Freilandversuch

„Gehe in die Stadt und lerne einen Japaner kennen“ – eine Versuchsanleitung von Luk Perceval in Düsseldorf

Es klingt nach dem Beginn einer wunderbaren Freundschaft. Die Schauspielerin Nadine Geyersbach stiefelte in eine Kneipe und sah Rina Ota am Tisch sitzen. Sie ging hin und fragte die junge Japanerin, ob sie nicht mit ihr einen Kaffee trinken wolle. So kamen die beiden zusammen und machen inzwischen, was man eben so macht: ins Kino gehen, Tanzen, Klamotten kaufen, Kaffee trinken.

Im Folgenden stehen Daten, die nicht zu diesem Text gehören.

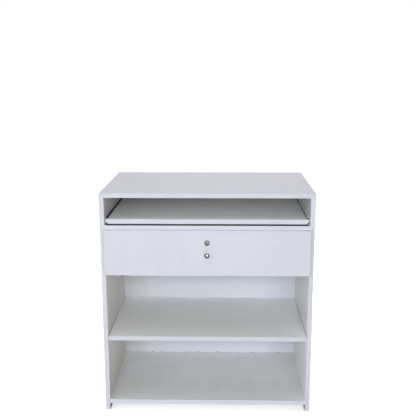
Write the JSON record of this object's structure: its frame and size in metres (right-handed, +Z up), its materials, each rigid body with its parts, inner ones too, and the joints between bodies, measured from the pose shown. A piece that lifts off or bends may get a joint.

Die Freundschaft zwischen den beiden entspringt allerdings keinem Zufall. Nadine Geyersbach ist Schauspielerin am Düsseldorfer Schauspielhaus und nimmt an dem Projekt „Düsseldorf, mon amour“ teil, das der Regisseur Luk Perceval vor etwa einem Jahr angestoßen hat. Der Titel spielt auf den Film „Hiroshima, mon amour“ von Marguerite Duras an, der von der Liebesaffäre einer französischen Schauspielerin mit einem Japaner erzählt. Heute leben in Düsseldorf mehr als 7.000 Japaner, eine über Jahre entstandene große Community von Geschäftsleuten. An sie richtet sich Perceval mit seinem Projekt und möchte erkunden, „was passiert, wenn wir uns mit Menschen und Geschichten identifizieren, die in der Stadt vorhanden sind. Letztlich geht es um die Frage, wie fremd ist das Fremde.“ Die erste Aufgabe an die Schauspieler lautet denn auch: Gehe in die Stadt und lerne einen Japaner kenne.

Sein Motiv, so Perceval im Gespräch, sei das Unbehagen gewesen, dass das Theater oft nur aufgrund von Dramentexten oder Infos aus Zeitung und Fernsehen Kommentare über die Menschen und das Leben abgibt: „Wir urteilen über das Leben, aber wir nehmen nicht am Leben teil.“ Man muss da gar nicht erst Thomas Manns fast gleich lautende Sentenz bemühen, um hierin ein altes Künstlertrauma zu erkennen. Vom Pygmalionmythos bis zu heutigen Gruppen wie Rimini Protokoll hat die Kunst immer wieder sisyphoshaft die Nähe zum Leben gesucht, sei es, dass sie es selbst zu schaffen oder dass sie es authentisch abzubilden versucht.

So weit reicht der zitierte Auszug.